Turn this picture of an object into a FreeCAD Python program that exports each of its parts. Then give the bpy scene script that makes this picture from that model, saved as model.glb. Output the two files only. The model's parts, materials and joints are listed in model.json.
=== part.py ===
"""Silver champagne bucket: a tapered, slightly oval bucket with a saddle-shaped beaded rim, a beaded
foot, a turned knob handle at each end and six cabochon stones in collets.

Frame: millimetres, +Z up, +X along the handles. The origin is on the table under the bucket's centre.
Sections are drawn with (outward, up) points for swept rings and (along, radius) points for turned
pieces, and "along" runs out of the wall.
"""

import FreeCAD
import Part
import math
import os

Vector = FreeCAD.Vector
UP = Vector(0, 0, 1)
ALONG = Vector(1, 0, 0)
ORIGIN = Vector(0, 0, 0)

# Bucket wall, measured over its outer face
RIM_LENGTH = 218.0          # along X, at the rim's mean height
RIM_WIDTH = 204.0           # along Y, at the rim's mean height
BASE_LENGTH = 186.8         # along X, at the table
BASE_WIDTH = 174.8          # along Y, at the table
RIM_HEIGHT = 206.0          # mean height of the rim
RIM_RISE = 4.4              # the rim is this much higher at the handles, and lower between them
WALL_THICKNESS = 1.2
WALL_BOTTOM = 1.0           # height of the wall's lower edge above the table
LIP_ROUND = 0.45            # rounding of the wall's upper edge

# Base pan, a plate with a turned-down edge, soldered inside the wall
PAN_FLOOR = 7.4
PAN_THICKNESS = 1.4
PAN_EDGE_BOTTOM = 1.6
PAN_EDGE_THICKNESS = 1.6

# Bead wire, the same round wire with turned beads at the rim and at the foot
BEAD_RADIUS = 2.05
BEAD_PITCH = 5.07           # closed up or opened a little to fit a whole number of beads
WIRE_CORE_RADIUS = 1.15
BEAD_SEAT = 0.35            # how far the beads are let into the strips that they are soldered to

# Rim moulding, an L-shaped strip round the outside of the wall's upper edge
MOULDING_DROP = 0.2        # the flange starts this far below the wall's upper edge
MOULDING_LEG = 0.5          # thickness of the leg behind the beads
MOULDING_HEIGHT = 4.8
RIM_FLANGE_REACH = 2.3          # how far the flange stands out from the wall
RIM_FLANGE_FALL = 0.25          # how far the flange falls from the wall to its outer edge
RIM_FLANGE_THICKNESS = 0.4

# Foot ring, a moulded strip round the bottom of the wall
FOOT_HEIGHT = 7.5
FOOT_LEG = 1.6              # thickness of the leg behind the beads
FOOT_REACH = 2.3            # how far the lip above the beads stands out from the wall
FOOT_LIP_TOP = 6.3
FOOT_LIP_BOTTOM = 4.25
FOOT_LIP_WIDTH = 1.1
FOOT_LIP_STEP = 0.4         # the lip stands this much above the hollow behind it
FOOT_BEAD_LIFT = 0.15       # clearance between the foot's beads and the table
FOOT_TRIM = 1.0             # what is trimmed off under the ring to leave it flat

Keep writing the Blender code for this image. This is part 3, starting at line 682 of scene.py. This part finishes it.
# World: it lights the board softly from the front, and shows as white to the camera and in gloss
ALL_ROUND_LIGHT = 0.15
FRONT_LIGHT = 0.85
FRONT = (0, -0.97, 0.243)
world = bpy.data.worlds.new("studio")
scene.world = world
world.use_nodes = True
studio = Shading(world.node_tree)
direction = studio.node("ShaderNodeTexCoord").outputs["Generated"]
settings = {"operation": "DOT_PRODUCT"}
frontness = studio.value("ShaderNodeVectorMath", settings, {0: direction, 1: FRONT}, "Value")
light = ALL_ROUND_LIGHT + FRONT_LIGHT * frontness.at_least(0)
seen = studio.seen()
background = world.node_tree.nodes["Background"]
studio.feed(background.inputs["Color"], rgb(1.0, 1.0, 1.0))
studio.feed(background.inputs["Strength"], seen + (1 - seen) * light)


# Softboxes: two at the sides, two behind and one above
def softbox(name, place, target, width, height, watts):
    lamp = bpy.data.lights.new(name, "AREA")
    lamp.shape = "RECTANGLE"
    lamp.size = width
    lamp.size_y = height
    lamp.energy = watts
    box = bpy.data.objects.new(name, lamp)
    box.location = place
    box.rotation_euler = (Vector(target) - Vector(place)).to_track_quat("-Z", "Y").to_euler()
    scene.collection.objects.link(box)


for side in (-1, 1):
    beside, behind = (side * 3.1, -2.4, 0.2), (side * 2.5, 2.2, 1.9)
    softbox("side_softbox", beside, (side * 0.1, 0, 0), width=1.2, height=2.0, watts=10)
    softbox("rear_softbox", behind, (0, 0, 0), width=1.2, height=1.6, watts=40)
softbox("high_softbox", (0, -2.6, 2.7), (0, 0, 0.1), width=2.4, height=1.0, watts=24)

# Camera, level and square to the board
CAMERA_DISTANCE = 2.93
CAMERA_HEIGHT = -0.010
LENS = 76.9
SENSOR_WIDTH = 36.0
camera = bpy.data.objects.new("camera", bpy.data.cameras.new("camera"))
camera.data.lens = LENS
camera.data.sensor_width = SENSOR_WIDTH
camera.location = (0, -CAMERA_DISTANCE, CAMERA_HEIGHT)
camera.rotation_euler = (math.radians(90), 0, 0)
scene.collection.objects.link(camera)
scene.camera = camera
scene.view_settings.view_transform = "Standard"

• **What you have to do**
Above are the lines; repeat exactly the ones from the line containing "Keep writing the" down to the line containing "seen) * light)", both inclusive.

• **Correct response**
Keep writing the Blender code for this image. This is part 3, starting at line 682 of scene.py. This part finishes it.
# World: it lights the board softly from the front, and shows as white to the camera and in gloss
ALL_ROUND_LIGHT = 0.15
FRONT_LIGHT = 0.85
FRONT = (0, -0.97, 0.243)
world = bpy.data.worlds.new("studio")
scene.world = world
world.use_nodes = True
studio = Shading(world.node_tree)
direction = studio.node("ShaderNodeTexCoord").outputs["Generated"]
settings = {"operation": "DOT_PRODUCT"}
frontness = studio.value("ShaderNodeVectorMath", settings, {0: direction, 1: FRONT}, "Value")
light = ALL_ROUND_LIGHT + FRONT_LIGHT * frontness.at_least(0)
seen = studio.seen()
background = world.node_tree.nodes["Background"]
studio.feed(background.inputs["Color"], rgb(1.0, 1.0, 1.0))
studio.feed(background.inputs["Strength"], seen + (1 - seen) * light)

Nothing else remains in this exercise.